В последнее время газеты были полны сообщений о переменах в парламенте. Мы жадно следили за выступлениями чешских краснобаев в имперском совете и в часы роздыха горячо дискутировали о прочитанном. Никто даже и не глянул на залив, где маневрировали миноносцы и крейсеры, держась парами, словно исполняя кадриль. Но вот конец отдыху. В строй!
Губачек не успел еще прочесть все сообщение до конца — газету надо было вернуть — и, позабыв об ученье, продолжал внимательно штудировать абзац за абзацем. Когда он схватился за винтовку, было уже поздно, все стояли в строю. Что было делать? Удрать?
Губачек приблизился на цыпочках, точно подполз. Наказание было назначено на месте: рюкзак Пепичка наполнили камнями, и он должен был маршировать с этим грузом целую неделю.

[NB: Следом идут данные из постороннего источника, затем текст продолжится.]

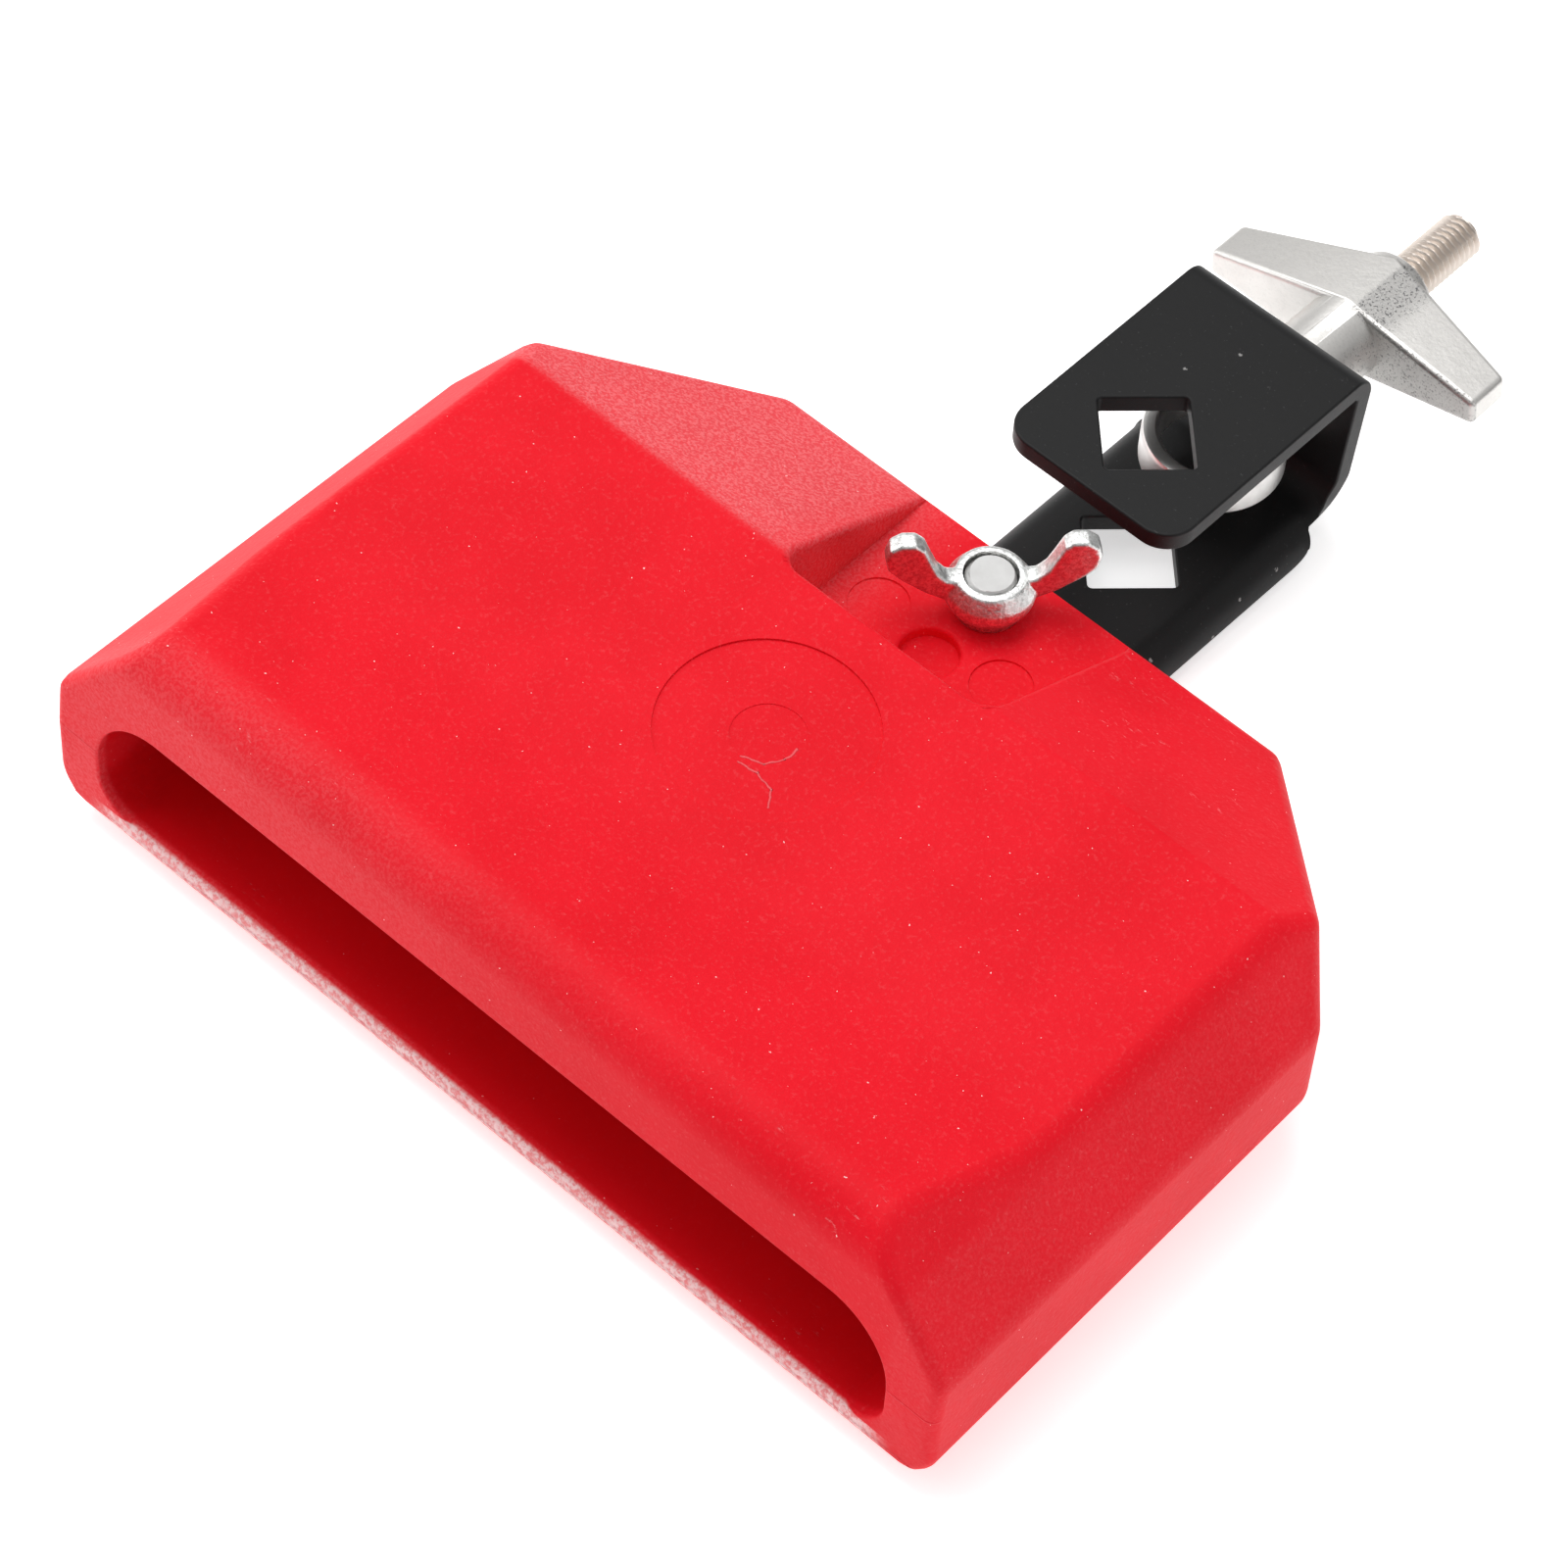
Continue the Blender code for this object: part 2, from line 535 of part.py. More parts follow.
def make_clamp_wing_nut():
    """The cast T wing nut: a round boss under two wings that thin from its crest to their tips."""
    root = STUD_DIAMETER / 2.0 + CLAMP_NUT_WALL
    bm = along_y(rod(root, TOUCH_GAP, TOUCH_GAP + CLAMP_NUT_LENGTH, WING_EDGE_FILLET))
    nut = piece("clamp_wing_nut", to_mesh("clamp_wing_nut", bm), clamp_axis, satin_plated)
    nut.rotation_euler = (0.0, math.radians(WING_TURN_DEG), 0.0)

    bm = bmesh.new()
    bmesh.ops.create_cube(bm, size=1.0)
    bmesh.ops.scale(bm, verts=bm.verts, vec=(WING_SPAN, 1.0, 1.0))
    bmesh.ops.bisect_plane(bm, geom=bm.verts[:] + bm.edges[:] + bm.faces[:],
                           plane_co=(0.0, 0.0, 0.0), plane_no=(1.0, 0.0, 0.0))
    for vert in bm.verts:
        tip = abs(vert.co.x) > root
        near, far = (WING_TIP_NEAR, WING_TIP_FAR) if tip else (WING_ROOT_NEAR, WING_ROOT_FAR)
        thickness = WING_TIP_THICKNESS if tip else 2.0 * (root + WING_ROOT_COVER)
        vert.co.y = far if vert.co.y > 0.0 else near
        vert.co.z = math.copysign(thickness / 2.0, vert.co.z)
    wings = tool("wing_pair", to_mesh("wing_pair", bm), nut)
    edge = wings.modifiers.new("edge_fillets", "BEVEL")
    edge.width = WING_EDGE_FILLET
    edge.segments = 2
    edge.limit_method = "ANGLE"
    combine(nut, wings, "UNION")
    bm = along_y(rod(STUD_DIAMETER / 2.0 + THREAD_CLEARANCE, -CUT_OVERRUN,
                     CLAMP_NUT_LENGTH + CUT_OVERRUN, 0.0))
    combine(nut, tool("clamp_nut_bore", to_mesh("clamp_nut_bore", bm), nut), "DIFFERENCE")


def make_carriage_bolt():
    """The carriage bolt: domed head under the leg, square neck in it, end flush with the nut."""
    top = NUT_BASE_Z + NUT_HUB_HEIGHT
    bm = rod(BOLT_DIAMETER / 2.0, BOLT_HEAD_TOP_Z - TOUCH_GAP, top, THREAD_END_CHAMFER)
    bolt = piece("carriage_bolt", to_mesh("carriage_bolt", bm), bolt_axis, plated_steel)

    radius = BOLT_DIAMETER / 2.0 + BOLT_HEAD_RIM
    dome = [(0.0, BOLT_HEAD_TOP_Z), (radius, BOLT_HEAD_TOP_Z)]
    for step in range(1, ARC_STEPS):
        turn = math.pi / 2.0 * step / ARC_STEPS
        dome.append((radius * math.cos(turn), BOLT_HEAD_TOP_Z - BOLT_HEAD_HEIGHT * math.sin(turn)))
    dome.append((0.0, LOWEST_Z))
    bm = turned(bmesh.new(), dome)
    combine(bolt, tool("bolt_head", to_mesh("bolt_head", bm), bolt_axis), "UNION")

    bm = bmesh.new()
    bmesh.ops.create_cube(bm, size=1.0)
    low = BOLT_HEAD_TOP_Z - TOUCH_GAP
    high = LEG_TOP_Z - TOUCH_GAP
    width = BOLT_DIAMETER + NECK_OVER_BOLT
    bmesh.ops.scale(bm, verts=bm.verts, vec=(width, width, high - low))
    bmesh.ops.translate(bm, verts=bm.verts, vec=(0.0, 0.0, (high + low) / 2.0))
    combine(bolt, tool("bolt_neck", to_mesh("bolt_neck", bm), bolt_axis), "UNION")


def make_block_wing_nut():
    """The small wing nut in the block's seat: a barrel-shaped hub with two rounded ears."""
    shank = BOLT_DIAMETER / 2.0
    bore = shank + THREAD_CLEARANCE
    foot = shank + NUT_FOOT_WALL
    belly = shank + NUT_BELLY_WALL
    crown = shank + NUT_CROWN_WALL
    profile = [(bore, NUT_HUB_HEIGHT), (crown - NUT_EDGE_ROUND, NUT_HUB_HEIGHT),
               (crown, NUT_HUB_HEIGHT - NUT_EDGE_ROUND), (belly, NUT_BELLY_HEIGHT),
               (foot, NUT_FOOT_HEIGHT), (foot, 0.0), (bore, 0.0)]
    bm = turned(bmesh.new(), profile)
    nut = piece("block_wing_nut", to_mesh("block_wing_nut", bm), bolt_axis, zinc_cast)
    nut.location = (0.0, 0.0, NUT_BASE_Z)
    nut.rotation_euler = (0.0, 0.0, math.radians(NUT_EAR_TURN_DEG))

    tip = belly + NUT_EAR_REACH
    crest = tip - NUT_EAR_CREST_LENGTH
    inner = bore + NUT_EDGE_ROUND
    bend = NUT_EAR_CORNER_RADIUS
    ear = [(inner, NUT_EAR_FOOT, 0.0), (belly, NUT_EAR_FOOT, bend / 2.0),
           (tip, NUT_EAR_KNEE, bend), (tip, NUT_EAR_HEIGHT, bend),
           (crest, NUT_EAR_HEIGHT + NUT_EAR_CREST_RISE, bend),
           (belly, NUT_HUB_HEIGHT, bend / 2.0), (inner, NUT_HUB_HEIGHT - NUT_EDGE_ROUND, 0.0)]
    for index in range(2):
        name = "nut_ear_%d" % index
        bm = slab(name, rounded(ear), -NUT_EAR_THICKNESS / 2.0, NUT_EAR_THICKNESS / 2.0)
        upright = Matrix.Rotation(math.pi * index, 4, "Z") @ Matrix.Rotation(math.pi / 2.0, 4, "X")
        bmesh.ops.transform(bm, verts=bm.verts, matrix=upright)
        lug = tool(name, to_mesh(name, bm), nut)
        edge = lug.modifiers.new("edge_fillets", "BEVEL")
        edge.width = NUT_EAR_FILLET
        edge.segments = 2
        edge.limit_method = "ANGLE"
        edge.angle_limit = math.radians(50.0)
        combine(nut, lug, "UNION")


clear_scene()
parts = collection("jam_block_on_rod_clamp")
cutters = collection("cutters")
red_plastic = material("red_plastic", (0.80, 0.010, 0.018), 0.42, 0.0)
black_steel = material("black_powder_coat", (0.010, 0.010, 0.011), 0.38, 0.0)
plated_steel = material("zinc_plated_steel", (0.72, 0.72, 0.70), 0.28, 1.0)
satin_plated = material("satin_nickel_cast", (0.70, 0.69, 0.68), 0.34, 1.0)
zinc_cast = material("zinc_plated_casting", (0.74, 0.75, 0.74), 0.30, 1.0)

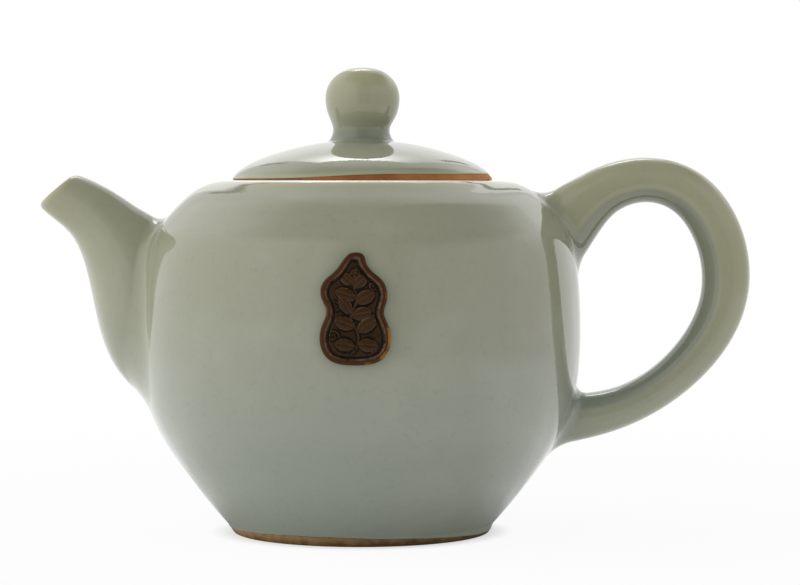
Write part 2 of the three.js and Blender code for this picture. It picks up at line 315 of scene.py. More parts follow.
class SpoutSizes(bpy.types.PropertyGroup):
    """The spout and the strainer behind it."""

    stand_off: length("Spout reach", "Reach of the spout off the belly", 20)
    lip_width: length("Lip width", "Width of the spout at its lip", 9.4)
    root_width: length("Root width", "Width of the spout at its root", 24)
    lip_wall: length("Lip wall", "Thickness of the spout at its lip", 1.5)
    root_wall: length("Root wall", "Thickness of the spout at its root", 2.6)
    lip_round: length("Lip rounding", "Depth over which the lip is rounded", 1.2)
    flare_above: length("Upper flare", "Reach of the fillet above the spout", 2.2)
    flare_beside: length("Side flare", "Reach of the fillet beside the spout", 4)
    flare_below: length("Lower flare", "Reach of the fillet below the spout", 3.5)
    flare_between: length("Corner flare", "How much further the fillet reaches at the lower corners", 3.2)
    strainer_wall: length("Strainer wall", "Thickness of the strainer", 1.8)
    strainer_hole: length("Strainer hole radius", "Radius of each hole of the strainer", 1.1)
    strainer_pitch: length("Strainer pitch", "Distance between the strainer's rings of holes", 3.9)
    strainer_rings: count("Strainer rings", "Rings of holes round the strainer's middle hole", 2)
    pooling: share("Spout pooling", "How much the glaze gathers round the spout's root", 0.07)


class HandleSizes(bpy.types.PropertyGroup):
    """The pulled handle."""

    stand_off: length("Handle reach", "Reach of the handle's middle line off the belly", 33.5)
    thickness: length("Handle thickness", "Thickness of the section in the plane of the ring", 9.5)
    width: length("Handle width", "Width of the section across the ring", 10.6)
    fullness: share("Fullness", "Exponent of the section: 1 is an ellipse and less is squarer", 0.88)
    flare_outside: length("Outer flare", "Reach of the fillets on the outside of the ring", 4)
    flare_beside: length("Side flare", "Reach of the fillets beside the ring", 2.6)
    flare_inside: length("Inner flare", "Reach of the fillets on the inside of the ring", 2.8)
    pooling: share("Handle pooling", "How much the glaze gathers round the handle's roots", 0.3)


class PlaqueSizes(bpy.types.PropertyGroup):
    """The gourd-shaped plaque on the front."""

    width: length("Plaque width", "Width of the gourd's lower bulb", 12.5)
    height: length("Plaque height", "Height from the gourd's foot to its tip", 20.7)
    thickness: length("Plaque thickness", "Height of the rim above the wall", 0.95)
    shift: length("Plaque shift", "Shift of the plaque's middle from the pot's middle", -0.4)
    lean: length("Tip lean", "How far the tip leans aside", 0.5)
    upper_shift: length("Upper shift", "How far the upper bulb stands towards the spout", 0.3)
    rim: length("Rim width", "Width of the raised rim", 1.05)
    groove: length("Groove width", "Width of the groove inside the rim", 0.34)
    recess: length("Field recess", "Depth of the field below the rim", 0.5)
    line: length("Fine line width", "Width of the fine raised line and of the stem", 0.16)
    relief: length("Relief", "Height of the leaves above the field", 0.4)
    centre_share: share("Height share", "Height of the plaque's middle as a share of the seat's", 0.662)
    pooling: share("Plaque pooling", "How much the glaze gathers round the plaque", 0.22)


class GlazeColours(bpy.types.PropertyGroup):
    """Colours of the glazes and the bare clays."""

    warm: colour("Warm celadon", "Glaze high on the pot", 150, 151, 130)
    cool: colour("Cool celadon", "Glaze low on the pot", 152, 158, 146)
    pale: colour("Pale cloud", "Lighter clouds in the glaze", 168, 170, 152)
    # Also paints a dark reflection and shade down the inside of the handle's ring
    pooled: colour("Pooled celadon", "Glaze that gathers in creases", 112, 122, 105)
    thin: colour("Thin celadon", "Glaze that draws thin over edges", 169, 167, 126)
    # Painted highlight: the pale line on the shoulder just outside the lid's edge
    edge: colour("Edge of the glaze", "Glaze that ends in a fine pale line", 236, 233, 222)
    crack: colour("Crackle", "Hair lines in the glaze", 118, 120, 104)
    foot_clay: colour("Foot clay", "Bare clay of the foot", 166, 132, 88)
    # Also the colour of the painted shade on the foot, towards the floor and on the handle's side
    foot_clay_dark: colour("Burnt foot clay", "Darker patches of the foot's clay", 90, 68, 42)
    lid_clay: colour("Lid clay", "Bare clay of the lid's edge and the seat", 206, 134, 54)
    lid_clay_dark: colour("Burnt lid clay", "Darker patches of the lid's clay", 110, 50, 3)
    plaque_deep: colour("Deep brown", "Glaze in the plaque's hollows", 15, 8, 2)
    plaque_brown: colour("Brown", "Glaze on the plaque's field", 58, 37, 13)
    plaque_red: colour("Red brown", "Glaze drawn thin over the plaque's rim", 70, 34, 10)
    plaque_amber: colour("Amber", "Spots where the clay shows through the plaque's glaze", 150, 104, 18)
    # Partly painted glints: the pale line where the glaze breaks thin over the plaque's ridges also stands in
    # for their gloss
    plaque_glint: colour("Fine line", "Pale breaks in the glaze along the plaque's ridges", 146, 118, 92)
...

На третий день, заметив, что дежурный фельдфебель проверяет его только беглым взглядом, даже не заглядывая в рюкзак, Губачек выбросил камни и положил туда полотно от палатки и шинель. Ходить с этим мягким и легким грузом было нетрудно. В тот же день на учении, перелезая через крутые и скользкие глыбы известняка, Пепичек поскользнулся и шлепнулся навзничь, зацепив своим рюкзаком — надо же чтобы так не повезло! — самого капитана! Обман открылся. Наказание Пепичку было увеличено до двух недель, и никакие уловки теперь не могли помочь, — рюкзак тщательно проверяли несколько раз в день.
Чтобы избавиться от этого, Пепичек отправился в лазарет. Заклятый враг табака, он выкурил перед визитом к врачу несколько папирос, вымоченных в уксусе и черном кофе. Мы твердо верили, что таким путем можно вызвать аневрические шумы в сердце. Врач действительно признал Пепичка больным и на несколько дней освободил от строевых занятий. Взвод облегченно вздохнул. Не придется нам больше из-за Пепичка падать на землю и до одурения бегать по плацу.